→ Stated exercise
Every line from the one with "bpy.data.objects.remove(obj)" to the one with "return v - (v @ axis) * axis", including those two, is to be copied exactly; all other lines of the entries below are left out.

→ CAD and scene scripts
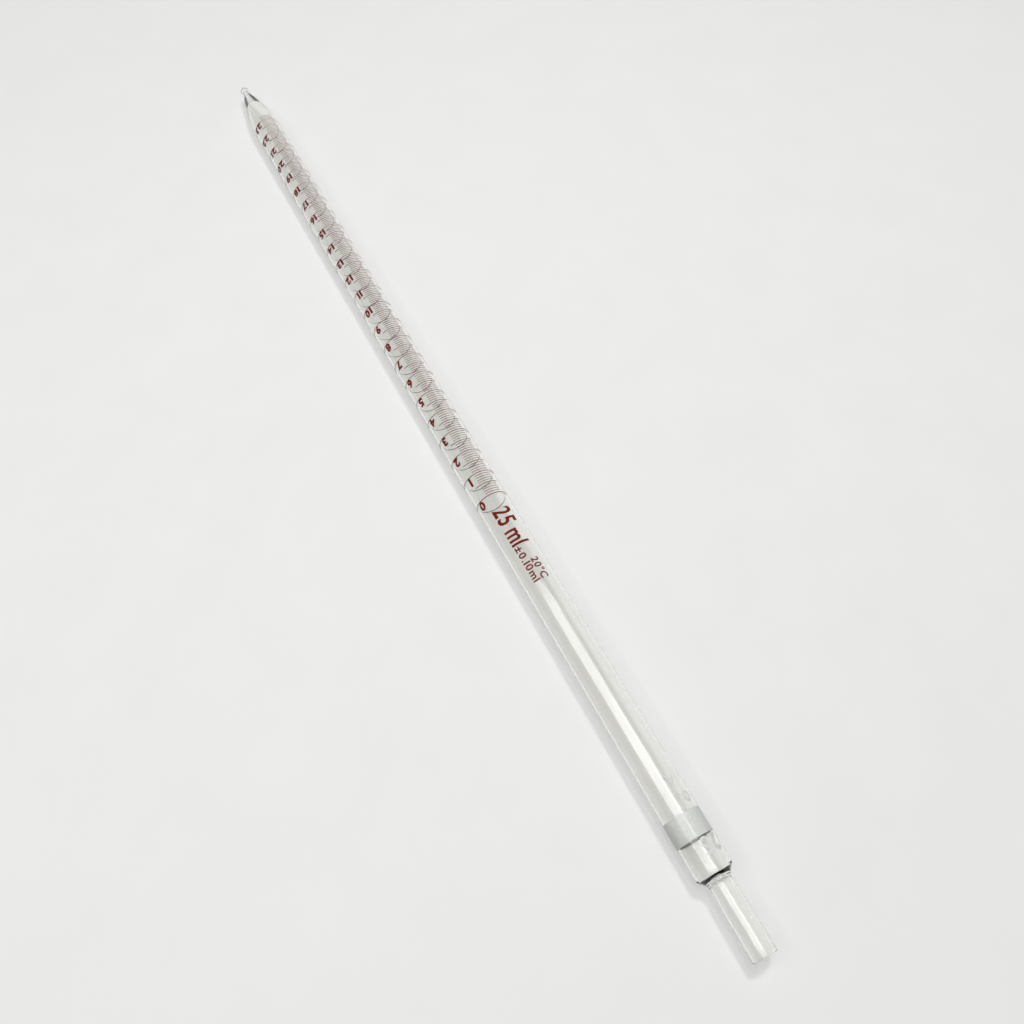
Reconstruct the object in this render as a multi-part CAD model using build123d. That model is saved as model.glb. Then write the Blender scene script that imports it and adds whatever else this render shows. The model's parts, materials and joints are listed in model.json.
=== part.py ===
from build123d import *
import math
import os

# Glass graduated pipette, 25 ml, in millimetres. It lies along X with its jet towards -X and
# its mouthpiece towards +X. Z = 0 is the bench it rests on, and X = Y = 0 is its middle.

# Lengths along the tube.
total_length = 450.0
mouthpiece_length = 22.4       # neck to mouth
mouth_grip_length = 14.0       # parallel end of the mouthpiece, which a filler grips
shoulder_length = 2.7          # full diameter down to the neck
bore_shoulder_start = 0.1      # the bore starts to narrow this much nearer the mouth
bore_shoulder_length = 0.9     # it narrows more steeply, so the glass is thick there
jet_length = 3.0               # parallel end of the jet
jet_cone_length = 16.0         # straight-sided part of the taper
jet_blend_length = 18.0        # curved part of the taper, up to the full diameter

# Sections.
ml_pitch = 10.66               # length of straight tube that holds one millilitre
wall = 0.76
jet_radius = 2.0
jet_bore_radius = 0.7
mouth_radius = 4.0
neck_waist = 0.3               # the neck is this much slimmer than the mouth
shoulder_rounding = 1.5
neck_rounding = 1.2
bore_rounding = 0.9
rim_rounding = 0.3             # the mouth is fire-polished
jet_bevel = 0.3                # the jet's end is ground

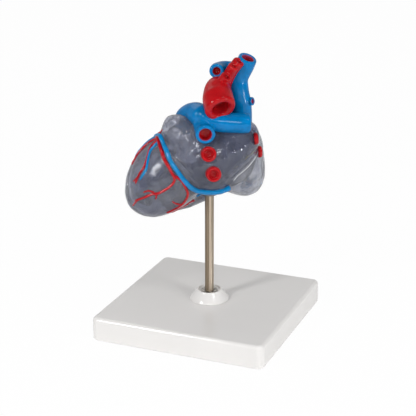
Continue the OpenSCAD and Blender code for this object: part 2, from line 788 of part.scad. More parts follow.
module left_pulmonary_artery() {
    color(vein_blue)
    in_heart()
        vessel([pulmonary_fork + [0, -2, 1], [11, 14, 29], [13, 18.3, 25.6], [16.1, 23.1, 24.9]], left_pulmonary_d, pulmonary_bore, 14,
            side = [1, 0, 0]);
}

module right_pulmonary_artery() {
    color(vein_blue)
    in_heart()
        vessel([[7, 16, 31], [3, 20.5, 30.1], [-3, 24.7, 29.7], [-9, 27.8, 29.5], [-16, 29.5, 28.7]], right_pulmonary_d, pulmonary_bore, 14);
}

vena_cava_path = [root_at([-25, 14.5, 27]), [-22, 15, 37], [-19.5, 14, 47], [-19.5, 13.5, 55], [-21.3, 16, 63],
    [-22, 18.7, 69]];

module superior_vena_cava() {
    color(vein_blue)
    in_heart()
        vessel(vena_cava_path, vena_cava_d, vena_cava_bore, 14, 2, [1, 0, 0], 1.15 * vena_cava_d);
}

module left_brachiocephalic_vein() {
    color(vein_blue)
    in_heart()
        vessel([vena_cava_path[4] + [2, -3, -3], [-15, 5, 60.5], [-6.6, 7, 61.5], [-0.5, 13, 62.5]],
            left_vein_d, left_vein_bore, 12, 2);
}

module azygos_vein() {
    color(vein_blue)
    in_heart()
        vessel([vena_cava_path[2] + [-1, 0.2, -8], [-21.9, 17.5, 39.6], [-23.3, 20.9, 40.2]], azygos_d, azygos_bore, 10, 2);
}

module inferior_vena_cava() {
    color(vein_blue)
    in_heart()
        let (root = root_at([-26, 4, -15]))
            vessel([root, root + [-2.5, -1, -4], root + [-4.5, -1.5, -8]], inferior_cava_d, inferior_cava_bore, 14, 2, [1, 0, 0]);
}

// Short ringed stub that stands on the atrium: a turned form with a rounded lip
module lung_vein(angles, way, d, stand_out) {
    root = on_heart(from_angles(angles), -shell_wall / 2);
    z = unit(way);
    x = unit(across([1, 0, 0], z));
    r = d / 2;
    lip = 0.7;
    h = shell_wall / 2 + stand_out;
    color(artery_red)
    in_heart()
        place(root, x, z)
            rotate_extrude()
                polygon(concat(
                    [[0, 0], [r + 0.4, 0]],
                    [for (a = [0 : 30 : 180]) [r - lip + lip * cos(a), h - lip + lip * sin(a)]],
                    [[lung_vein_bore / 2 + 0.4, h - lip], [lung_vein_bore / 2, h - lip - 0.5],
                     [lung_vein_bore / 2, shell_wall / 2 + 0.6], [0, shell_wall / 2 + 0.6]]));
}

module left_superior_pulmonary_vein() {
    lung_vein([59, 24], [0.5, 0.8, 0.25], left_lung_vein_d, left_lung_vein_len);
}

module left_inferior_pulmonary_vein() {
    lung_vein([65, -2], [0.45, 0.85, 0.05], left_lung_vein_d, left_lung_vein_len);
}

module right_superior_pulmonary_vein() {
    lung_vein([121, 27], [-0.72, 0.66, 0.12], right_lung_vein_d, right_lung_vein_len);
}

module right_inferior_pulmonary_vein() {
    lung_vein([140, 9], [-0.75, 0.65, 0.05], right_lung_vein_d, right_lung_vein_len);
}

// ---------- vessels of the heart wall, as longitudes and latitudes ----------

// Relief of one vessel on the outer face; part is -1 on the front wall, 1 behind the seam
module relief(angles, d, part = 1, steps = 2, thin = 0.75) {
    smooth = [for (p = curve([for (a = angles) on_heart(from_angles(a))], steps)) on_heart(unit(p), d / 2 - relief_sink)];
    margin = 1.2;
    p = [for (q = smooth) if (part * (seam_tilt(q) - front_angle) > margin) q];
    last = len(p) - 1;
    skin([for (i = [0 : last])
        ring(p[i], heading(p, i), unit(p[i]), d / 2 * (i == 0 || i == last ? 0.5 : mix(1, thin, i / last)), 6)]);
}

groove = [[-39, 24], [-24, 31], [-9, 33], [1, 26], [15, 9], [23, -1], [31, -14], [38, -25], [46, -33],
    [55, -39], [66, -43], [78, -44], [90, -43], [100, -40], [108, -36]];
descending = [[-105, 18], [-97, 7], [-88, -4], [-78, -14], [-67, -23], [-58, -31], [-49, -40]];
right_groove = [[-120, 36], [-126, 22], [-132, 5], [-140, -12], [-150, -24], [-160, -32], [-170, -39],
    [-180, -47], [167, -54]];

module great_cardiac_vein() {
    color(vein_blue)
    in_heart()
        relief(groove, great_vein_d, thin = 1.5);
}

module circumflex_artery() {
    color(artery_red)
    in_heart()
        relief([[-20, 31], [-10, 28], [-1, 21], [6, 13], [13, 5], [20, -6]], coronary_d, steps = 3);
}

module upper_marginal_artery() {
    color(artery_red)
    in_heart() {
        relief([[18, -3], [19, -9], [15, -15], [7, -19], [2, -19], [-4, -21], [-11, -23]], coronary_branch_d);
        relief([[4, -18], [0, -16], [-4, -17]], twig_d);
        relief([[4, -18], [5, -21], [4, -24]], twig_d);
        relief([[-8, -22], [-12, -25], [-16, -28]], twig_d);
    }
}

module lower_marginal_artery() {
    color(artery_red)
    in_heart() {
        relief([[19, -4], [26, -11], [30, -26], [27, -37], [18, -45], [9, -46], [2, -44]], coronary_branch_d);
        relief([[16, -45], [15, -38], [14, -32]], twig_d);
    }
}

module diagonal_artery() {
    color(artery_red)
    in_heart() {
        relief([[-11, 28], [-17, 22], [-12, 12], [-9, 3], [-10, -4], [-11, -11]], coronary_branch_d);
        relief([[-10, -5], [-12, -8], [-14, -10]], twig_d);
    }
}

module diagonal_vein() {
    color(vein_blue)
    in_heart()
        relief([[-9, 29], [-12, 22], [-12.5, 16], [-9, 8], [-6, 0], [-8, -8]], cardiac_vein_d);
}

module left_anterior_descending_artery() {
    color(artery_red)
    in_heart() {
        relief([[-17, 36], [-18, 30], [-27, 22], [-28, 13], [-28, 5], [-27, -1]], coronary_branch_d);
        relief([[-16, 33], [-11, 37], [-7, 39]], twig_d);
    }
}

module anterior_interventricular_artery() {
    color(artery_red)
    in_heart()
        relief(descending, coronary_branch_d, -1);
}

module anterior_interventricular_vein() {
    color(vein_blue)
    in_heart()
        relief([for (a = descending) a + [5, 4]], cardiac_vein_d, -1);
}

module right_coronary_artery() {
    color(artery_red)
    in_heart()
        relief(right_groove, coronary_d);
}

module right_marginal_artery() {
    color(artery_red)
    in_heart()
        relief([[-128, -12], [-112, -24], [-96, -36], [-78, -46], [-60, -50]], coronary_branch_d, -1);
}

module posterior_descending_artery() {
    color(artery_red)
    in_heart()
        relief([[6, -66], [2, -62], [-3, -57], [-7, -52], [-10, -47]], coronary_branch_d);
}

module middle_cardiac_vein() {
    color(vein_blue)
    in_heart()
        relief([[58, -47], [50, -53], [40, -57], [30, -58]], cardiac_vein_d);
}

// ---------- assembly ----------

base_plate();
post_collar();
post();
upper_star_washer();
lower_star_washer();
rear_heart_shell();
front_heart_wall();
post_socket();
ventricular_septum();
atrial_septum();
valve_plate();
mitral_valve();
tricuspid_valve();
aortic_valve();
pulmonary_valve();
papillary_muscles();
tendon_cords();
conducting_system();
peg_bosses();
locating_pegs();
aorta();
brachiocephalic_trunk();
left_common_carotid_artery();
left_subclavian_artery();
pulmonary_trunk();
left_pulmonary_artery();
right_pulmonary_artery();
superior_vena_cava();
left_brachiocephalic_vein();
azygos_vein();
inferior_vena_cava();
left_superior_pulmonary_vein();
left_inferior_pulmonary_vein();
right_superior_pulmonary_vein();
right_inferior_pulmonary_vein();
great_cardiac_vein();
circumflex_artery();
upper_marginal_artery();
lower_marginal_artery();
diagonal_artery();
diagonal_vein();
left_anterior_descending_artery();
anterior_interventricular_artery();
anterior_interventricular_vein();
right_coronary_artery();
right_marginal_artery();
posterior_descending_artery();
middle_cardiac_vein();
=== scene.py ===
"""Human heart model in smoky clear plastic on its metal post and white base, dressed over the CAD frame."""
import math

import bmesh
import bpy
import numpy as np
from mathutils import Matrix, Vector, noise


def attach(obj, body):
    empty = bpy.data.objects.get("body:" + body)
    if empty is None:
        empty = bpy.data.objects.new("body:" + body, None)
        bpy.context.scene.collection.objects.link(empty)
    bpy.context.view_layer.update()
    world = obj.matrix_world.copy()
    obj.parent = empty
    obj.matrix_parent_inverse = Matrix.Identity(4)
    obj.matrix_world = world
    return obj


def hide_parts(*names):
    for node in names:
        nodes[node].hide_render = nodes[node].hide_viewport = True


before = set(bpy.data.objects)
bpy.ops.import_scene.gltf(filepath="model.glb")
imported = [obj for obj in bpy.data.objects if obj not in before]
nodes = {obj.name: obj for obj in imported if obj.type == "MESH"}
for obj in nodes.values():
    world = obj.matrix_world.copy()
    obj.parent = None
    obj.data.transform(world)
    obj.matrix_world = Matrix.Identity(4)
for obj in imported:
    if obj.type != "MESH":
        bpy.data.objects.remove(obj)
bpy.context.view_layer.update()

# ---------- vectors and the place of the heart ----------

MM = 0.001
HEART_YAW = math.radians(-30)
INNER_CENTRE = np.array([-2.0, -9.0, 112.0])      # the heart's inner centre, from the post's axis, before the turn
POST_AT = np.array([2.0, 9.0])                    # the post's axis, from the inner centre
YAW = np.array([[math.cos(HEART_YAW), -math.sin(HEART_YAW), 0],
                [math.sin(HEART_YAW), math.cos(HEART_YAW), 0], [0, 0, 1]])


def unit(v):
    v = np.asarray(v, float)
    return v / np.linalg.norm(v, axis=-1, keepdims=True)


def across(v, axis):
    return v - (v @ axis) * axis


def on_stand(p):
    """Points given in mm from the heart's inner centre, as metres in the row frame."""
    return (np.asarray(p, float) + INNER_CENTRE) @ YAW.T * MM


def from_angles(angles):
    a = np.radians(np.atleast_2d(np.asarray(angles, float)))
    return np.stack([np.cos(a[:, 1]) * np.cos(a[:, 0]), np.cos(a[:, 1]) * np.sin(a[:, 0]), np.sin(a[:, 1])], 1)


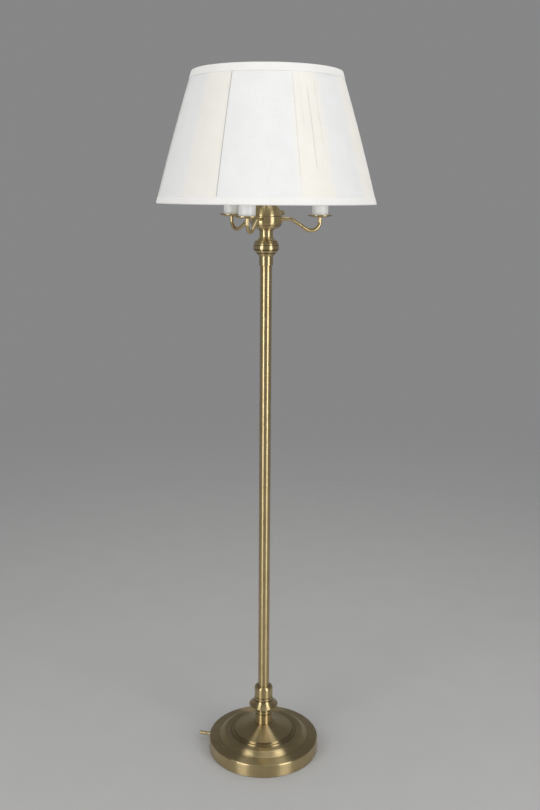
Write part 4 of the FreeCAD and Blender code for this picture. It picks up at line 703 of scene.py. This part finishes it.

→ Response to the task
        bpy.data.objects.remove(obj)
bpy.context.view_layer.update()

# ---------- vectors and the place of the heart ----------

MM = 0.001
HEART_YAW = math.radians(-30)
INNER_CENTRE = np.array([-2.0, -9.0, 112.0])      # the heart's inner centre, from the post's axis, before the turn
POST_AT = np.array([2.0, 9.0])                    # the post's axis, from the inner centre
YAW = np.array([[math.cos(HEART_YAW), -math.sin(HEART_YAW), 0],
                [math.sin(HEART_YAW), math.cos(HEART_YAW), 0], [0, 0, 1]])


def unit(v):
    v = np.asarray(v, float)
    return v / np.linalg.norm(v, axis=-1, keepdims=True)


def across(v, axis):
    return v - (v @ axis) * axis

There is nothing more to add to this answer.